As to the general custom referred to, we suppose it to be substantially such as is recognised in Silver’s lease to Cockhill. An owner of coal-lands is willing to assist in opening and preparing them to be worked, but he intends that the money which lie contributes for this purpose, shall be drawn from the lands themselves. Accordingly, he leases them to a practical miner, who is to make the improvements, with a stipulation for a drawback of an agreed sum of rents, like that in Silver’s lease. We have no evidence and no knowledge of any other custom. But Tyler & Co. were not coal-land owners. They never owned Cock-hill’s leasehold even, for on the day he assigned it to them they gave back a written defeasance, which made the assignment a mere mortgage. Cockhill swore that they held it only as a security for money loaned, and such exactly was the legal effect of the papers executed between the parties, on the 13th January 1863. Now this answers the suggestion of counsel, that, being owners, they might demand whatever rent they pleased, and if the tenant agreed to pay twelve and a half cents a ton, it was lawful rent, and not usurious interest. This would be true, if the premises were true, but Tyler & Co. were only mortgagees, and never owners of the leasehold. Erom first to last they were mere creditors. As such, they intrenched themselves strongly in obligations of various sorts from Cockhill, but at no time did the papers establish any other relation betwixt them and Cockhill than that of mortgagees and mortgagor. This conclusion, a legal deduction from the papers, is strongly fortified by the agreement *367of the 4th April 1854, and by Cockhill’s testimony. A custom of the country, then, that would sanction any contrivance by which they should get more than six per cent, for their money loaned, would be subversive of the statutes against usury — it could not prevail. And if this is the only reason why the twelve and a half cents bonus, as Cockhill calls it, is not to be considered usurious (and counsel suggest no other), then not only ought the court to have submitted the evidence to the jury, but they should have instructed the jury upon the legal effect of the papers, and should have told them that if the twelve and a half cents per ton was reward or compensation for money loaned, additional to six per cent, interest, it was usury.

Had the cause been put before the jury in this light, the doctrine about application of partial payments, correctly enough stated in the charge as an abstract doctrine, would have been seen not to arise in the case. For assuredly it will not be maintained that a usurious mortgagee may, even with the assent of the mortgagor, apply partial payments to the unsound part of the mortgage, and thus keep alive the sound part to the preju: dice of an existing subsequent mortgagee. If so desperate a position should be assumed, how is it to stand against the evidence furnished in this case by the letter of F. Tyler & Co., of June 8th 1854, to Cockhill, directing him to make his payments to D. E. Nice, Esq., “ on account of money loaned you, as per your agreement ?” Nice states the several sums received by him in pursuance of that order — seventeen separate payments in all— making, in the aggregate, $10,634.12. These pavments were all made in 1855 and 1856.

If that was what it seems to have been, an application of the payments to the “ money loaned,” how was it possible for the parties in December 1856, when the judgment was to be confessed, to alter the application to the prejudice of Greene ? Tyler & Co. produced voluminous accounts, which Cockhill could not understand, and, after rejecting various items, he consented to the judgment for $9217.43. What signified the entries in those accounts?
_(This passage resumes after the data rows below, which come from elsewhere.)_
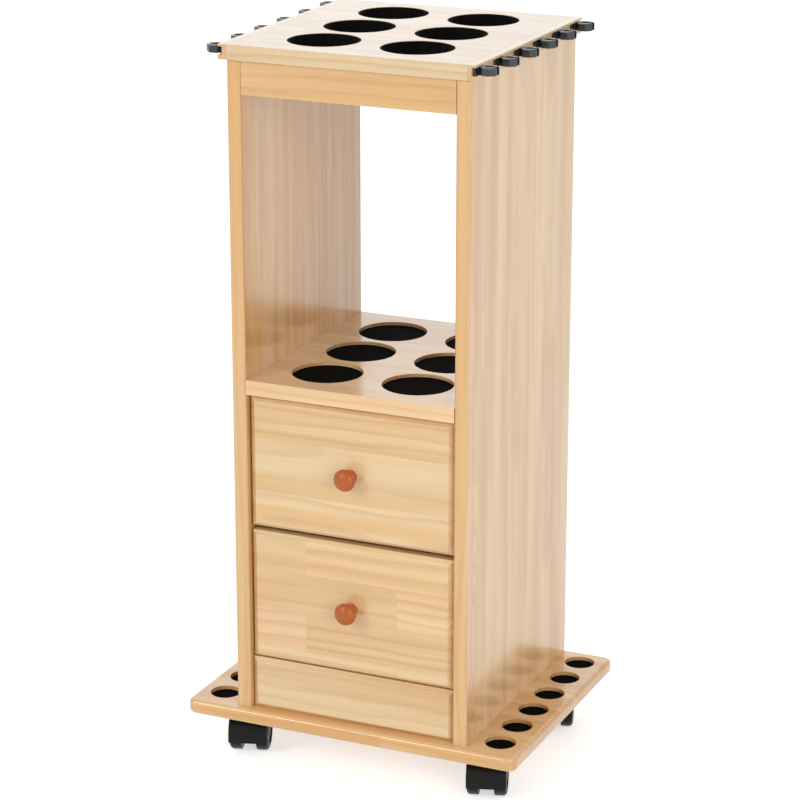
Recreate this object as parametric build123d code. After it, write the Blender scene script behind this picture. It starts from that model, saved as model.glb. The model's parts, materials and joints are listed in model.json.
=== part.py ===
from build123d import *
import math
import os

# Rolling rack for fishing rods and rod tubes, in clear pine: a bored top board with rod clips down
# both edges, an open bay over a shelf with tube rests, two drawers, and a base plate with rod butt
# rests that stands on four twin-wheel casters.
# Millimetres. +X is right, +Y is back, +Z is up. The floor is z = 0.

# ---------------------------------------------------------------- driving dimensions

# carcass
carcass_width = 305.0            # outside face to outside face of the side panels
carcass_depth = 327.0            # front edge to back edge of the side panels
side_height = 805.0              # base plate to top board
side_thickness = 18.0
side_edge_radius = 3.0           # round-over of the front and top front edges

# base plate
base_side_ledge = 65.5           # base plate beyond the side panels' outer faces
base_front_ledge = 10.5          # in front of their front edges
base_back_ledge = 2.5            # behind their back edges
base_thickness = 18.0
base_corner_radius = 11.0
base_edge_radius = 5.0

# rod butt rests in the base plate
butt_count = 6                   # down each side
butt_diameter = 37.6
butt_end_margin = 30.0           # outermost centres from the side panels' front and back edges
butt_depth = 6.0                 # of the bored recess, its pad included
butt_offset = 32.0               # side panel's outer face to the recess centre
pad_thickness = 1.5              # rubber pads in the butt rests and in the tube rests
pad_clearance = 0.3              # pad's edge to the bored wall

# top board
top_thickness = 18.0
top_side_overhang = 7.8
top_front_overhang = 5.0
top_edge_radius = 1.0
tube_columns = 2
tube_rows = 3
tube_diameter = 86.0             # holes in the top board and rests in the shelf
tube_column_pitch = 118.0
tube_row_pitch = 97.5
liner_thickness = 2.5            # felt ring in each hole
liner_clearance = 0.1
liner_inset = 0.3                # ring's ends below the board's faces

# clip rails on the top board's two ends, and the rod clips in their grooves
clip_rail_width = 10.0
clip_groove_depth = 5.2
clip_groove_height = 9.6
clip_groove_below_top = 3.0
clip_count = 6                   # on each rail
clip_end_margin = 15.5           # outermost clips' centres from the rail's ends
clip_clearance = 0.1             # base in the groove, above and below
clip_base_thickness = 3.0
clip_base_width = 24.0
clip_base_radius = 1.5
clip_neck_width = 8.0
clip_body_diameter = 21.0        # across the flats of the eight-sided body
clip_bore_diameter = 10.0
clip_mouth_width = 5.0
clip_throat_length = 1.0         # narrow part of the mouth outside the bore
clip_flare_width = 6.5           # mouth just outside its lips
clip_reach = 25.2                # groove's floor to the outer lips

# rails, shelf and kick panel between the sides
rail_height = 40.0
rail_thickness = 18.0
front_rail_recess = 1.0          # behind the side panels' front edges
back_rail_recess = 1.0           # in front of the side panels' back edges
rail_gap = 0.8                   # shadow gap under the top board
shelf_thickness = 18.0
shelf_height = 421.0             # shelf's top face above the base plate
shelf_back_gap = 1.0
shelf_row_pitch = 95.0
shelf_rest_depth = 5.5           # of the bored tube rest, its pad included
kick_height = 65.5
kick_side_gap = 0.6

# lower back panel, let into grooves in the sides
back_panel_thickness = 5.0
back_panel_inset = 8.0           # panel's back face to the side panels' back edges
back_groove_depth = 5.0
back_groove_clearance = 0.2

# drawers
drawer_front_recess = 5.0        # fronts behind the side panels' front edges
drawer_front_thickness = 18.0
drawer_side_gap = 2.0            # front's end to the side panel
drawer_low_gap = 2.0             # kick panel to the lower front
drawer_mid_gap = 6.0             # lower front to the upper front
drawer_top_gap = 3.5             # upper front to the shelf
bevel_side_width = 7.0           # sloped border of the fronts, at the ends
bevel_long_width = 5.0           # and along the top and bottom
bevel_depth = 5.0
box_side_clearance = 1.5         # drawer box to the side panel
box_side_thickness = 14.0
box_top_margin = 27.0            # box below the front's upper edge
box_edge_radius = 2.0            # round-over of the box sides' top edges
box_lift = 14.0                  # box above the front's lower edge
box_back_gap = 16.0              # box to the back panel, the drawer shut
box_back_thickness = 12.0
box_bottom_thickness = 4.0
box_bottom_lift = 8.0            # bottom panel above the box's lower edge
box_groove_depth = 5.0           # the bottom panel's groove in the sides and the front
box_groove_clearance = 0.2
runner_projection = 8.0          # hardwood runner out from the side panel
runner_height = 16.0
runner_front_setback = 30.0
runner_clearance = 0.4           # above and below the runner, in the drawer side's groove
runner_end_clearance = 0.5       # runner's face to the groove's floor

# turned knobs
knob_diameter = 27.0
knob_length = 25.0
knob_foot_diameter = 17.0
knob_foot_thickness = 3.0
knob_neck_diameter = 12.0
knob_neck_length = 2.5           # narrowest place to the head
knob_neck_flare = 0.8            # neck's growth, on the radius, from there to the head
knob_cove_sagitta = 0.7          # hollow of the foot's cove
knob_head_thickness = 15.0
knob_crown_height = 8.25         # head's widest place to its end

# casters
caster_side_inset = 58.0         # swivel axes from the base plate's edges
caster_front_inset = 63.0
caster_back_inset = 55.0
caster_trail = 10.0              # swivel axis to the axle
caster_heading = 18.0            # degrees that the casters stand turned
caster_wheel_diameter = 50.0
caster_width = 49.0
caster_wheel_spacing = 18.6      # between the two wheels of a caster
caster_wheel_shoulder = 5.0      # rounding of the wheel's outer edge
caster_wheel_chamfer = 1.0       # of the wheel's inner edge
caster_rim_width = 3.0           # flat ring between the shoulder and the dished face
caster_dish_depth = 1.6          # of the dished face at the rim
caster_boss_depth = 0.8          # and at its middle
caster_plate_size = 44.0
caster_plate_radius = 4.0
caster_plate_thickness = 2.5
caster_plate_gap = 0.5
caster_fender_gap = 1.2
caster_fender_thickness = 2.5
caster_fender_drop = 15.0        # degrees below the axle's level where the fender ends
caster_fender_edge = 2.0         # round-over of the fender's ends
caster_web_gap = 0.4
caster_web_radius = 14.4         # web's round lower part, about the axle
caster_axle_diameter = 6.0
caster_pin_diameter = 8.0
caster_pin_length = 15.0
caster_pin_end_gap = 1.0         # pin's end to the socket's floor
caster_socket_diameter = 26.0
caster_socket_rise = 1.3         # swivel socket above the fender
running_clearance = 0.08         # shafts in their holes, on the radius
wheel_cover = 4.0                # wheel's wall beyond the axle's end

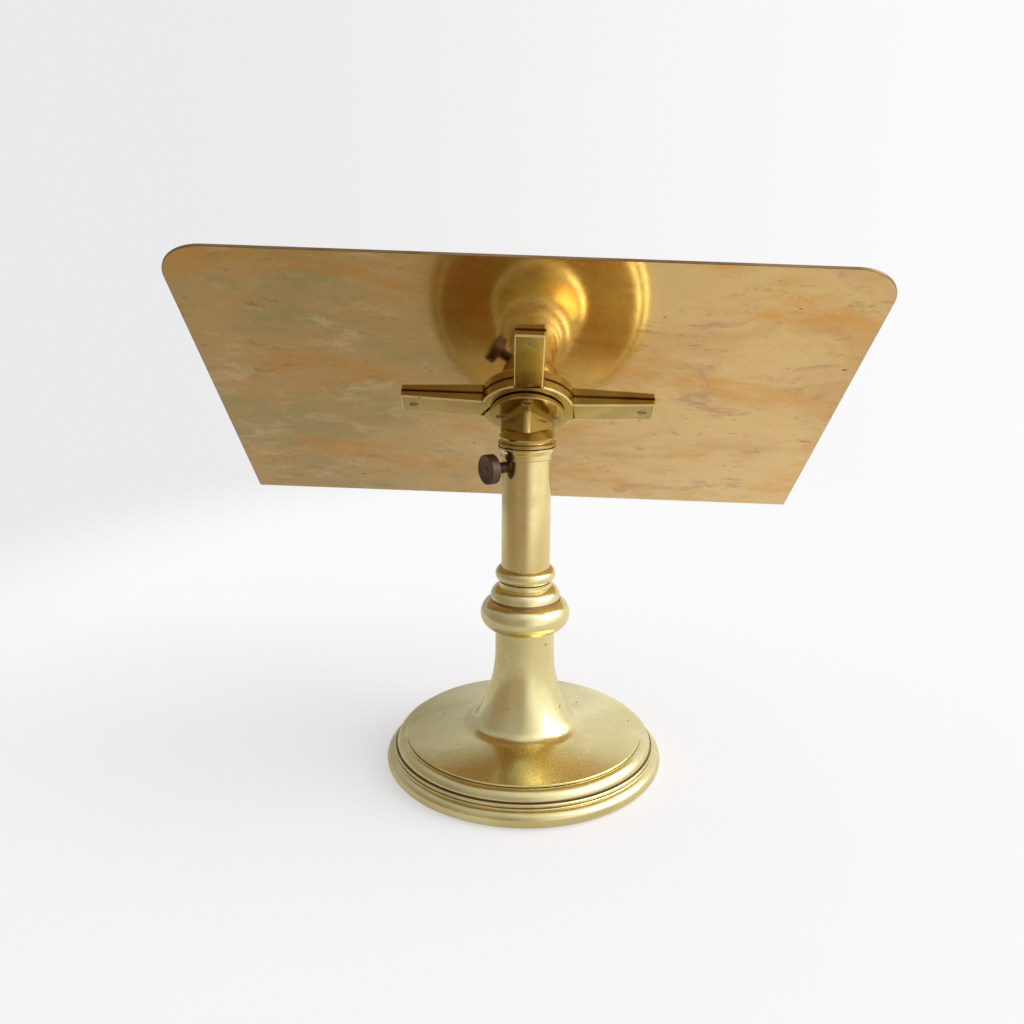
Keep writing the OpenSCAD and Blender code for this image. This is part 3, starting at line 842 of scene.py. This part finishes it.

They could not affect the rights of Greene, nor could Cockhill’s assent to the entries give them effect against Greene. As between him and the prior mortgagees, the question still would be, what was the real amount of the prior mortgage ? That question must be decided by the evidence of the ampunt loaned, and of the payments made, and not by the private books of Tyler & Co., whether understood and assented to by Cockhill or not.

It is argued that the jury have decided that the settlement between Tyler & Co. and Cockhill was not fraudulent, because the court submitted that question. In stating the rule of law in regard to the application of payments, we have seen that the *368learned judge did say, that on failure of both parties to make a specific appropriation, they may at a subsequent time make it by mutual agreement, “if not in fraud of other creditors.” But his Honour had just before told the jury that Greene was not a party who could question the usury, if Oockhill did not plead it; so that this qualification about fraud of creditors could not have been understood as embracing Greene, and might as well have been omitted altogether. Indeed, it is hard to see that anything was really submitted to the jury. Greene was the sole plaintiff. No other creditor was contesting the Tyler mortgage. And if he could not impeach it because Oockhill had not questioned it, of what consequence was this question about application of payments ? On the theory of the court below, we do not see that it was a live question at all. It would seem to have been cast out of the cause when Greene was held concluded by Oockhill’s confession.

But for another reason we think the cause presented no question about application of payments. That doctrine can never apply except where the creditor has two or more honest claims against the debtor, to either of which the partial payment may be lawfully applied. But here the legal claim of the creditor is wholly unquestioned — that only which is usurious is disputed— and to the usury it is said the payments were applied. What if they were ? The evidence seems to be the other way; but granting that there had been no prior application to the money loaned, and that the parties, in December 1856, were free to agree to an application, I insist that the application must be to a legal bond fide debt. It could not be made to a spurious or pretended claim; nor to an immoral one, like a gambling contract; nor to usury, for that is forbidden by statute. Yet the application of which so much was made in the case was an application to an illegal debt, which no court would have enforced, and for receiving the fruits of which the creditors were punishable in a qui tarn action. The law relative to the application of partial payments was not made for such a case. It applies only when the alternative debts are both legal debts.

How then are the payments to be applied ? I answer, to the real, bond fide, legal debt of the mortgage, on the foot of which they were paid. That was the one debt between the parties secured by mortgage. There was no other, if as was proved an'd sometimes assumed below, the twelve and a half cents per ton were bonus. In Primrose v. Anderson, 12 Harris 215, it was said that a debtor who pays usurious interest may set off the excess over legal interest against the principal — that in law it is payment of the principal debt pro tanto. We hold that Greene, in the circumstances of the present case, may do what the debtor might have done. The payments on account of usury shall go to *369reduce the mortgage debt pro tanto. The balance only of that mortgage is a prior lien to Greene’s.

The questions raised by the points and answered have been sufficiently noticed in what has been said. We see no merit in the bill of exception to evidence.

The judgment is reversed, and a venire facias de novo is awarded.